Your instructions: Without altering anything, output the material below.

Data section:
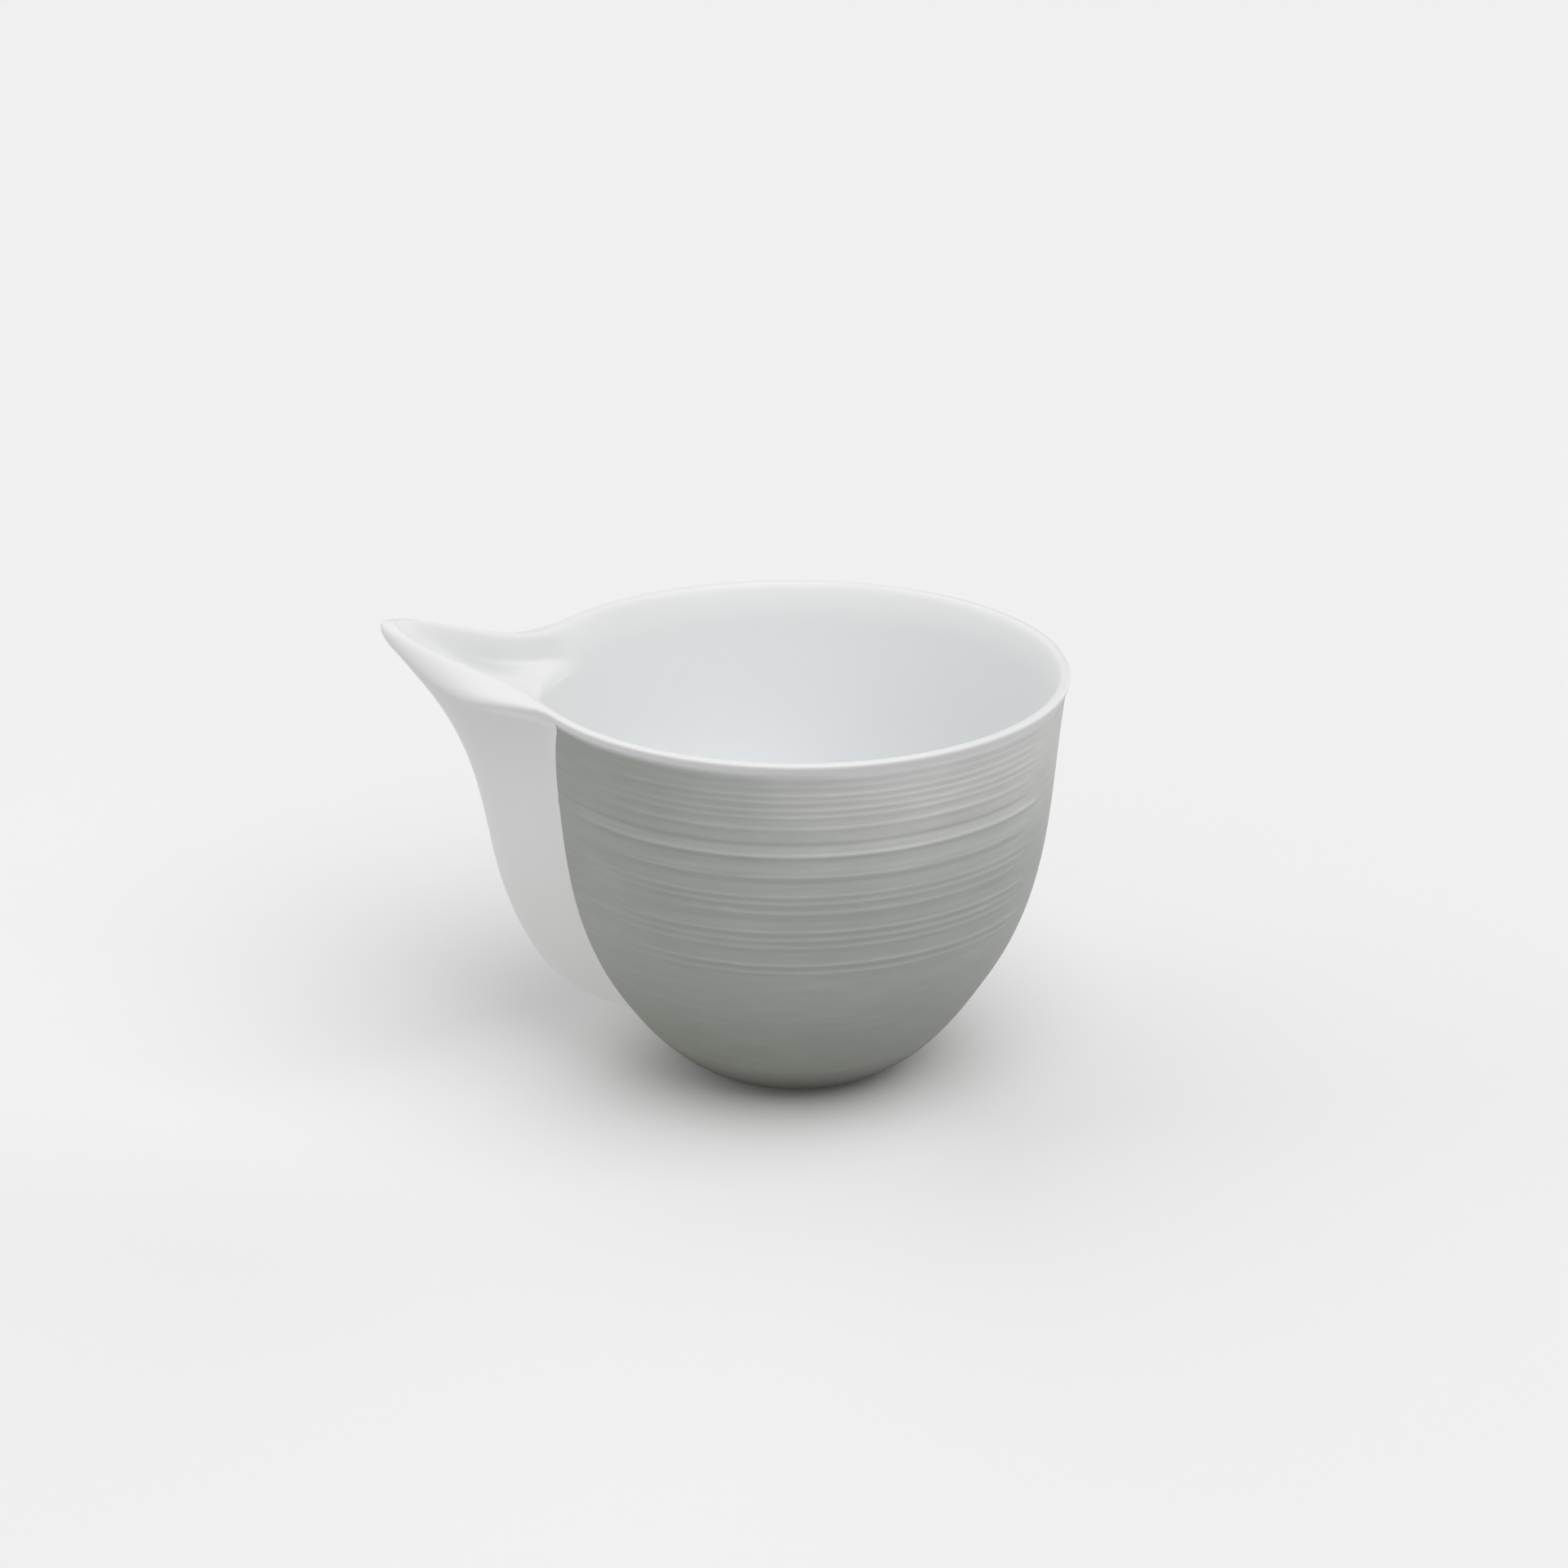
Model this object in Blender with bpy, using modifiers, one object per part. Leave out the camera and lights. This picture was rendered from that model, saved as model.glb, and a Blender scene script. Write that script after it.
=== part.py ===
"""Pouring bowl with a beak spout: white porcelain, with a grey grooved slip coat outside.

Three pieces, all in metres, +Z up. The bowl is turned, the coat is a turned skin in a shallow
recess of the bowl's wall, and the spout is a solid beak and keel luted onto the bowl at -X.
"""
from math import radians

import bmesh
import bpy
import numpy as np

MM = 0.001

# ---- driving dimensions ----
RIM_HEIGHT = 69.4 * MM         # top of the lip, away from the spout
RIM_RADIUS = 45.0 * MM         # widest point of the lip
LIP_CREST_RADIUS = 43.85 * MM  # where the lip is highest
SPOUT_REACH = 68.2 * MM        # from the bowl's axis to the tip of the beak
WALL_THICKNESS = 2.4 * MM      # at the rim
COAT_THICKNESS = 0.6 * MM
COAT_LOW = 0.9 * MM            # heights of the coat's two edges
COAT_HIGH = 68.4 * MM
GAP = 0.3 * MM                 # clearance that touching solids keep

# The outside of the wall runs foot, belly, rim: radius, height and slope of its outline at each.
WALL_FOOT = (14.0 * MM, 0.0, radians(20.6))
WALL_BELLY = (33.5 * MM, 19.3 * MM, radians(57.8))
WALL_RIM = (44.56 * MM, RIM_HEIGHT, radians(80.8))
INSIDE_FLOOR = (0.0, 4.2 * MM, 0.0)
INSIDE_BELLY = (31.2 * MM, 20.8 * MM, radians(57.8))
INSIDE_RIM = (WALL_RIM[0] - WALL_THICKNESS, RIM_HEIGHT, radians(80.8))

FOOT_OUTER = 13.6 * MM         # the unglazed ring that the bowl stands on
FOOT_INNER = 11.4 * MM
FOOT_RECESS_RADIUS = 10.6 * MM
FOOT_RECESS = 1.5 * MM

# Near the spout the rim leans a little out and up, and this dies away round the bowl.
FLARE_OUT = 0.76 * MM
FLARE_UP = 0.48 * MM
FLARE_SPREAD = radians(61.3)
FLARE_FROM = 50.0 * MM
FLARE_FADE = 3                 # how squarely it dies away round the bowl

# The spout: its lip, its keel and its edges on the bowl.
LIP_REACH = 22.6 * MM          # how far the lip's crest stands out of the rim's circle
LIP_LIFT = 7.48 * MM           # how far it rises above the rim
LIP_SPREAD = radians(9.45)
LIP_TAIL = 0.26                # how far the beak's lip trails off round the rim
LIP_LIFT_POWER = 1.09
SPOUT_FOOT = 9.3 * MM
KEEL_DEPTH = 9.76 * MM         # the keel's stand-out over most of its height
KEEL_FULL = 19.6 * MM          # height where its round lower end stops
BEAK_DEPTH = 9.9 * MM          # further stand-out at BEAK_TOP
BEAK_FROM = 38.0 * MM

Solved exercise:
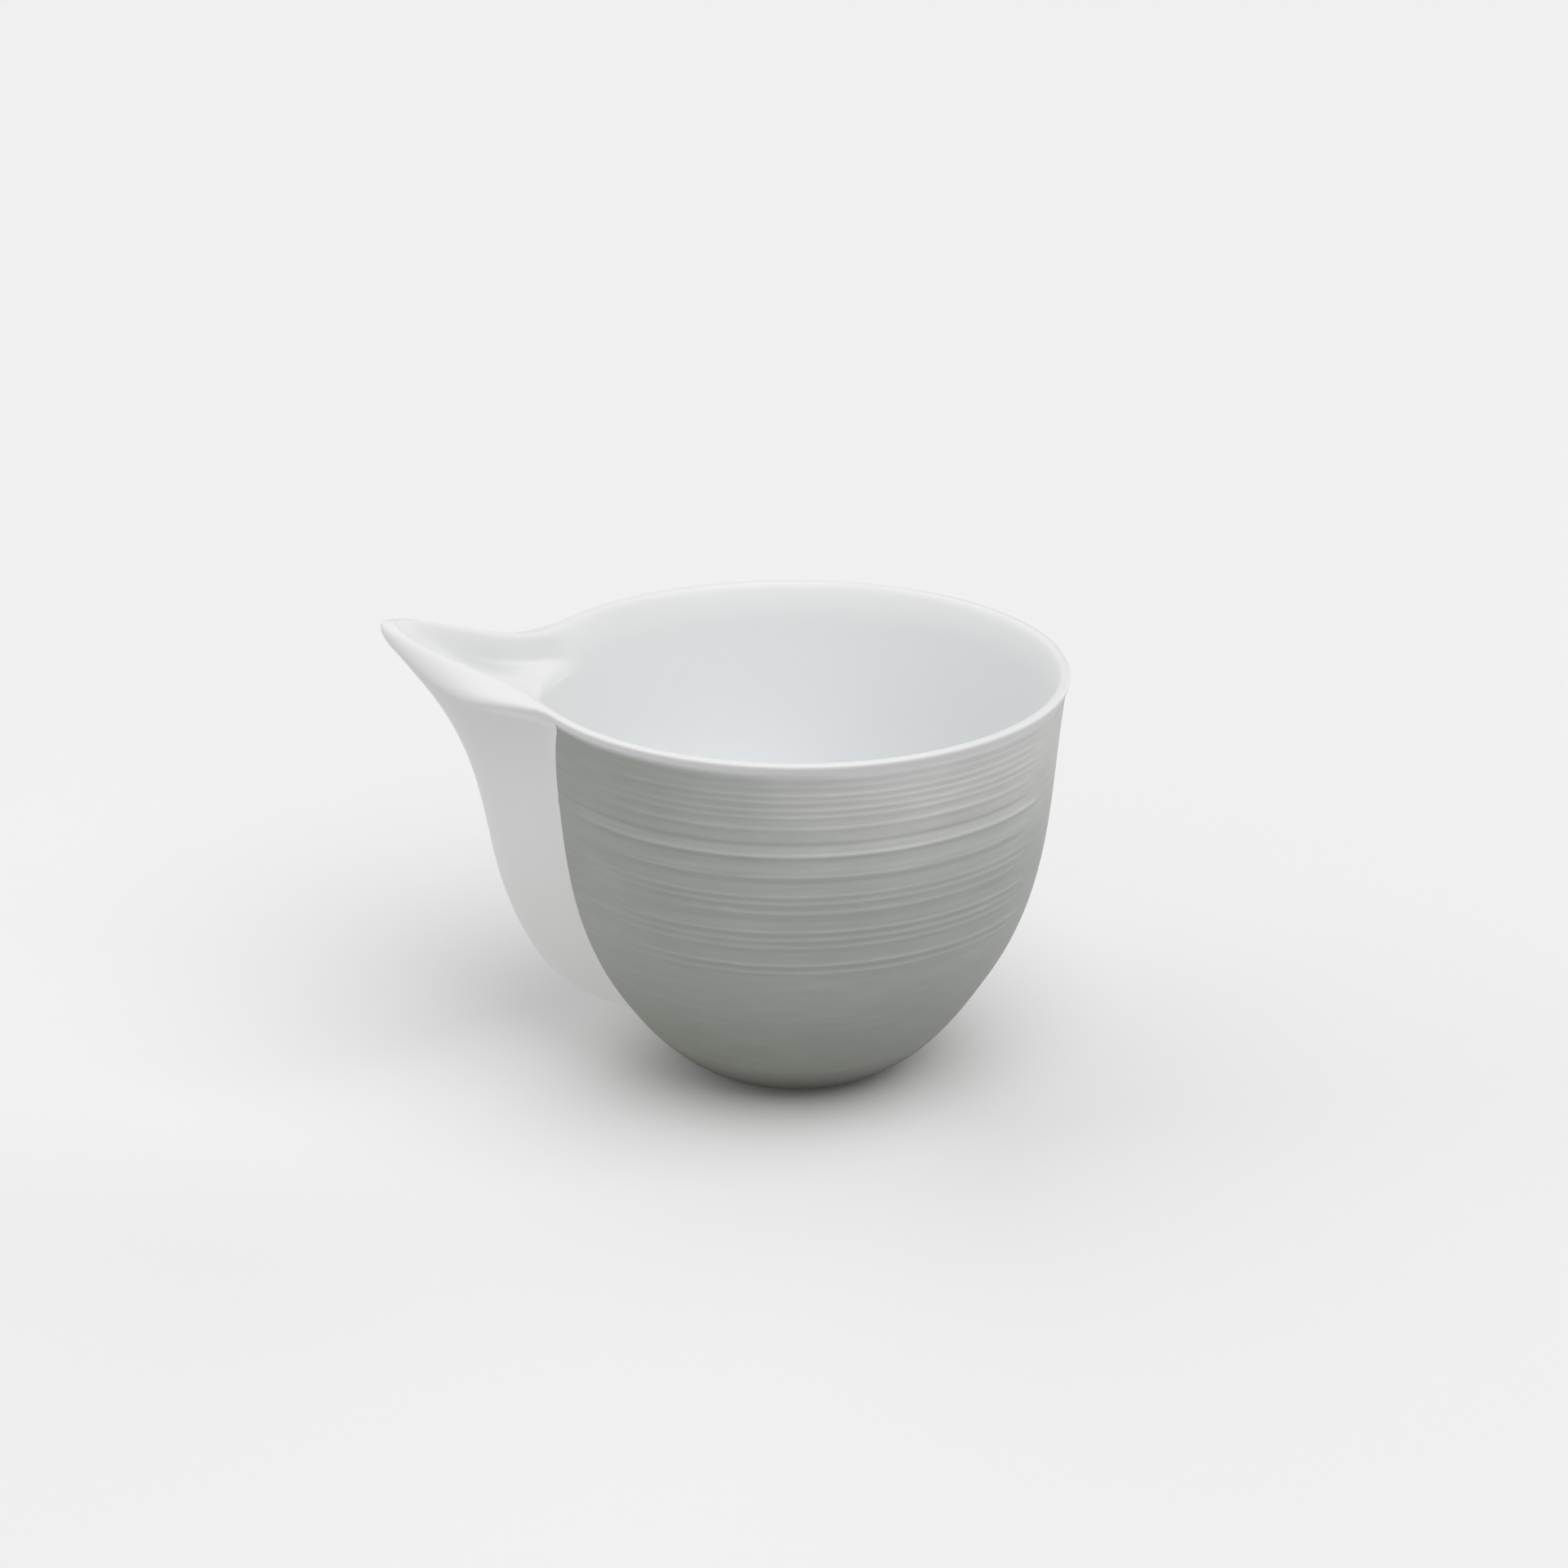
Model this object in Blender with bpy, using modifiers, one object per part. Leave out the camera and lights. This picture was rendered from that model, saved as model.glb, and a Blender scene script. Write that script after it.
=== part.py ===
"""Pouring bowl with a beak spout: white porcelain, with a grey grooved slip coat outside.

Three pieces, all in metres, +Z up. The bowl is turned, the coat is a turned skin in a shallow
recess of the bowl's wall, and the spout is a solid beak and keel luted onto the bowl at -X.
"""
from math import radians

import bmesh
import bpy
import numpy as np

MM = 0.001

# ---- driving dimensions ----
RIM_HEIGHT = 69.4 * MM         # top of the lip, away from the spout
RIM_RADIUS = 45.0 * MM         # widest point of the lip
LIP_CREST_RADIUS = 43.85 * MM  # where the lip is highest
SPOUT_REACH = 68.2 * MM        # from the bowl's axis to the tip of the beak
WALL_THICKNESS = 2.4 * MM      # at the rim
COAT_THICKNESS = 0.6 * MM
COAT_LOW = 0.9 * MM            # heights of the coat's two edges
COAT_HIGH = 68.4 * MM
GAP = 0.3 * MM                 # clearance that touching solids keep

# The outside of the wall runs foot, belly, rim: radius, height and slope of its outline at each.
WALL_FOOT = (14.0 * MM, 0.0, radians(20.6))
WALL_BELLY = (33.5 * MM, 19.3 * MM, radians(57.8))
WALL_RIM = (44.56 * MM, RIM_HEIGHT, radians(80.8))
INSIDE_FLOOR = (0.0, 4.2 * MM, 0.0)
INSIDE_BELLY = (31.2 * MM, 20.8 * MM, radians(57.8))
INSIDE_RIM = (WALL_RIM[0] - WALL_THICKNESS, RIM_HEIGHT, radians(80.8))

FOOT_OUTER = 13.6 * MM         # the unglazed ring that the bowl stands on
FOOT_INNER = 11.4 * MM
FOOT_RECESS_RADIUS = 10.6 * MM
FOOT_RECESS = 1.5 * MM

# Near the spout the rim leans a little out and up, and this dies away round the bowl.
FLARE_OUT = 0.76 * MM
FLARE_UP = 0.48 * MM
FLARE_SPREAD = radians(61.3)
FLARE_FROM = 50.0 * MM
FLARE_FADE = 3                 # how squarely it dies away round the bowl

# The spout: its lip, its keel and its edges on the bowl.
LIP_REACH = 22.6 * MM          # how far the lip's crest stands out of the rim's circle
LIP_LIFT = 7.48 * MM           # how far it rises above the rim
LIP_SPREAD = radians(9.45)
LIP_TAIL = 0.26                # how far the beak's lip trails off round the rim
LIP_LIFT_POWER = 1.09
SPOUT_FOOT = 9.3 * MM
KEEL_DEPTH = 9.76 * MM         # the keel's stand-out over most of its height
KEEL_FULL = 19.6 * MM          # height where its round lower end stops
BEAK_DEPTH = 9.9 * MM          # further stand-out at BEAK_TOP
BEAK_FROM = 38.0 * MM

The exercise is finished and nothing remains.